I’m doing a bit of a number on myself right now, in a very non supportive non productive way. This isn’t anything new, more of an ongoing saga with myself. The highs and lows of being me I guess.
I have a lot of positives going for me in my life, things to truly appreciate and be grateful for.
- I am 77 days alcohol removed and though I may angst over it momentarily my continued status of alcohol removed is not under threat. I feel that strong.
- I can now go into a bar or even through the alcohol section at a grocery shop without feeling terrorised and without needing to breathe my way through anxiously.
- I can acknowledge the moments of sadness at no more drinking, I can allow those thoughts in confident in my ability to let them pass on through with no damage done and equally I can immediately turn it into “well okay what can I do or what can I drink instead of” and that moment has passed.

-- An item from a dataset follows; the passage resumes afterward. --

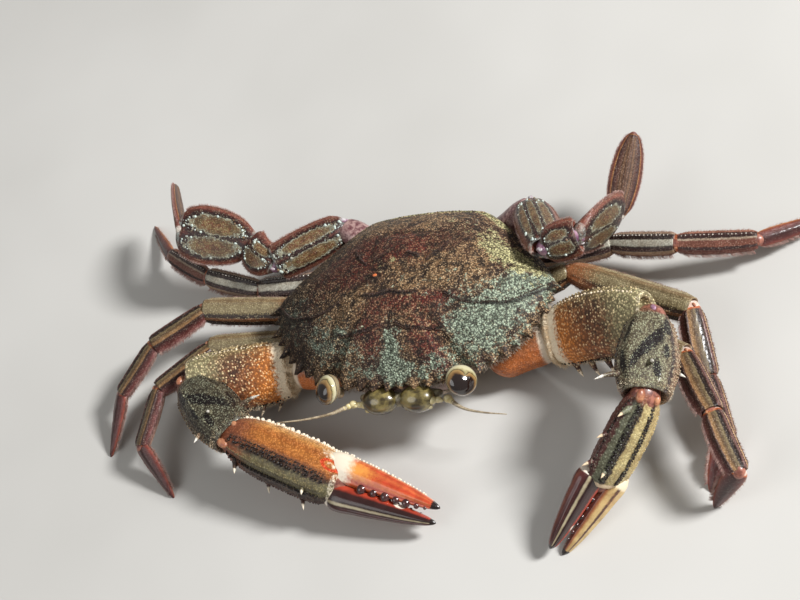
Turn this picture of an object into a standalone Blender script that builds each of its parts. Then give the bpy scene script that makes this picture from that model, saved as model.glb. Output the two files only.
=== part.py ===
"""Red swimming crab: a still, life-size model that crouches with its claws in front.

+X is the crab's left, -Y its front and +Z up. The origin is on the floor under the middle of the
shell, where the belly rests. Lengths below are millimetres, and add_object turns them into metres.
"""

import math

import bmesh
import bpy
from mathutils import Vector

MM = 0.001

# The shell, seen from above
SHELL_WIDTH = 75.0  # over the tips of the last side spines
SHELL_TOP = 25.9
SHELL_UNDER = 12.7  # underside of the overhang, above the legs
SHELL_LIP = 1.9  # thickness of the rim at the teeth
SHELL_MIDDLE = Vector((0.0, 1.0))
FRONT_Y = -22.0
BACK_Y = 25.0
SIDE_ARC_CENTRE = Vector((8.0, 3.0))  # of the toothed front-side margin, a quarter of an ellipse
SIDE_ARC_Y = 23.9
LAST_SPINE = 3.2
SIDE_TEETH = (2.4, 1.5, 2.6, 1.5, 2.7, 1.5, 2.8, 1.7, LAST_SPINE)  # eye corner to side spine
FRONT_TEETH_X = (1.6, 4.9, 8.3, 11.7)
FRONT_TOOTH = 1.7

# The trunk under the shell
GAP = 0.3  # between pieces that meet
TRUNK_TOP = SHELL_UNDER - GAP
TRUNK_RINGS = (  # height, half breadth, front and back
    (0.0, 11.0, -8.5, 15.5), (1.2, 13.5, -11.5, 18.0), (5.0, 19.0, -17.5, 20.5),
    (9.0, 21.5, -21.0, 21.0), (TRUNK_TOP, 22.0, -22.0, 21.5),
)
TAIL_HALF_THICKNESS = 0.75
TAIL_PATH = (  # y, z and half breadth, round the back corner of the belly
    (24.2, 11.6, 6.6), (23.6, 6.6, 6.2), (20.4, 2.4, 5.8), (15.5, 0.75, 5.0),
    (8.0, 0.75, 3.4), (1.0, 0.75, 2.2), (-3.5, 0.75, 1.2),
)
FLOOR = Vector((0.0, 0.0, 0.0))
FLOOR_BITE = 0.25  # how far a toe's round tip is cut off, which leaves the flat that it stands on

# Mouth, face, eyes and feelers
MOUTH_TOP = Vector((0.0, -20.2, TRUNK_TOP))
MOUTH_OUT = Vector((0.0, -0.86, -0.51))
MOUTH_DOWN = Vector((0.0, 0.51, -0.86))
JAW_SIZE = (3.9, 0.9)  # half breadth and half thickness
JAW_LENGTH = 9.4
JAW_DROP = 2.4  # of its upper end, below the top of the mouth
JAW_X = 4.3
FACE_CENTRE = Vector((0.0, -23.7, 12.5))
FACE_ROUNDS = (  # x and radius of the face's bar, which swells at the two round feeler sockets
    (10.2, 0.8), (8.4, 1.4), (7.0, 2.2), (5.6, 2.7), (4.2, 2.9), (2.6, 2.7), (1.2, 2.1), (0.4, 1.3),
)
EYE_START = Vector((14.0, -21.6, 13.6))
EYE_END = Vector((17.4, -22.3, 17.7))
EYE_ROUNDS = (  # place along the eye's line and radius: a thin stalk, then a wide round cornea
    (0.0, 1.2), (0.2, 1.5), (0.36, 2.4), (0.56, 3.4), (0.78, 3.6), (0.98, 2.9), (1.12, 1.7), (1.17, 0.8),
)
FEELERS = {
    "left": ((11.6, -23.9, 12.0), (15.5, -26.4, 11.8), (20.5, -28.0, 12.2), (26.0, -28.4, 11.4)),
    "right": ((-11.6, -23.9, 12.2), (-16.6, -26.6, 13.2), (-22.3, -28.4, 14.6), (-28.5, -29.2, 15.4)),
}
FEELER_RADII = (0.85, 0.55, 0.42, 0.3)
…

- I live in such a beautiful spiritual area, my mountain, with the native bush, mountain ranges, snow, stars, amazing sunsets and rises, melodic bird life, wild rabbits – affectionately named the lawn rabbits – not to mention the wild deer and pigs that pass through leaving sign behind.
- I have my first grandchild due very soon which is very exciting. And I am loving the comments I just don’t look old enough to be a Grandma – I’m 47.
- My children are both doing their own thing successfully, both have lovely partners and both are happy.
And so much more………………………
So it seems selfish and perhaps ungrateful to be feeling so lost and cast adrift right now. I just don’t know what I am meant to be doing, what my purpose for being here is. I look at myself and see a person trying to be a good decent person, doing her best with life but just falling short all the time. I am not really good at any particular thing, I don’t excel at any particular skill or have any outstanding talent. A lot of the time I feel very invisible. I’m not a social butterfly and inundated with multiple friends. I’ve gotten better at not comparing myself with everyone else and seeing and feeling useless and worthless in that comparison. I have at least made advancements in that mostly now I compare myself to myself and can see where I have improved but oh there is so much room left to improve on.
I feel like, right now, I am winging it. I don’t know if I’ll make it but I do know giving up, as appealing as it feels at times, is not an option.
Where do I go from here, hell I don’t know. At least I can take solace in the fact that I continue to be alcohol removed and that is a bold move to make and to continue with. When my going gets tough and I struggle with being me I do find comfort in knowing I did it, I stopped drinking for all the very best of reasons.
And surely if I can do that I am capable of achieving more.